Between 1945 and 1958, Mrs. Graham gave birth to five children, whom she raised—sometimes single-handedly—while her husband was away on extended national and international evangelistic crusades. The three daughters and two sons who survive her are all actively involved in ministry, including eldest son Franklin, who heads the Billy Graham Evangelistic Association (BGEA) founded by his father.
“My father would not have been what he is today if it wasn’t for my mother,” Franklin said. “She stood strong for what was biblically correct and accurate. She would help my father prepare his messages, listening with an attentive ear, and if she saw something that wasn’t right or heard something that she felt wasn’t as strong as it could be, she was a voice to strengthen this or eliminate that. Every person needs that kind of input in their life, and she was that to my father.”
In 1959, Mrs. Graham published her first book, Our Christmas Story, an illustrated volume for children. She went on to write or co-author 13 other books, many of them works of poetry she wrote as an emotional release while her husband was so often on the road through the years.
“I don’t believe Mother has adequately been recognized and honored for what she had done; because, without her, Daddy’s ministry would not have been possible,” said Ruth Graham, youngest daughter—and namesake—regarding her mother’s influence and partnership in her father’s ministry.
“How does one live with one of the world’s most famous men?” daughter Ruth continued. “God began training my mother for this position years ago in China. Her parents exercised a profound effect upon the development of her character, and laid the foundations for who she was. What she witnessed in her family home, she practiced for herself—dependence on God in every circumstance, love for His Word, concern for others above self, and an indomitable spirit displayed with a smile.
“Her happiness and fulfillment did not depend on her circumstances,” the younger Ruth concluded. “She was a lovely, beautiful, and wise woman, because early in life she made Christ her home, her purpose, her center, her confidant, and her vision.”
Mrs. Graham’s significant role in Mr. Graham’s ministry was recognized in 1996, when they were jointly awarded the Congressional Gold Medal in a special ceremony in the Capital Rotunda in Washington, which reflected a consensus of love and support from all branches of government in attendance.

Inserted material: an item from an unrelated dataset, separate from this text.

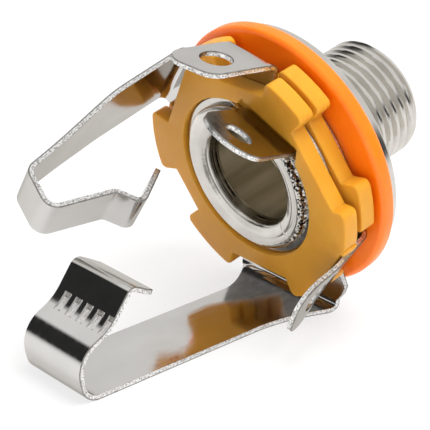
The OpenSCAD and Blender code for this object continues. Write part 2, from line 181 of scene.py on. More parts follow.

Ruth Graham was always a vital part of Mr. Graham’s evangelistic career, and he turned to her for advice and input about many ministry decisions. One of the early uses of media by the BGEA was the “Hour of Decision” radio program begun in 1950, which she named. After her upbringing in China and high school experience in Korea, she continued to have a burden for the people of Asia. She encouraged her husband to visit and later accompanied him during his historic visits to the People’s Republic of China.
Ruth Graham has been in frail health since suffering spinal meningitis in 1995. That was exacerbated by a degenerative back condition that began with a fall out of a tree while helping a grandchild fix a swing in 1974 that resulted in chronic back pain for many years. Bedridden or wheelchair-bound since the late 1990s, Mrs. Graham wasn’t able to accompany her husband during his last few years of ministry, but was always a continued source of inspiration and support for him through her prayers and wise biblical counsel.
Mrs. Graham is survived by her husband Billy; daughters Virginia, Anne Morrow, and Ruth Bell; sons William Franklin, III, and Nelson Edman; 19 grandchildren; and numerous great-grandchildren.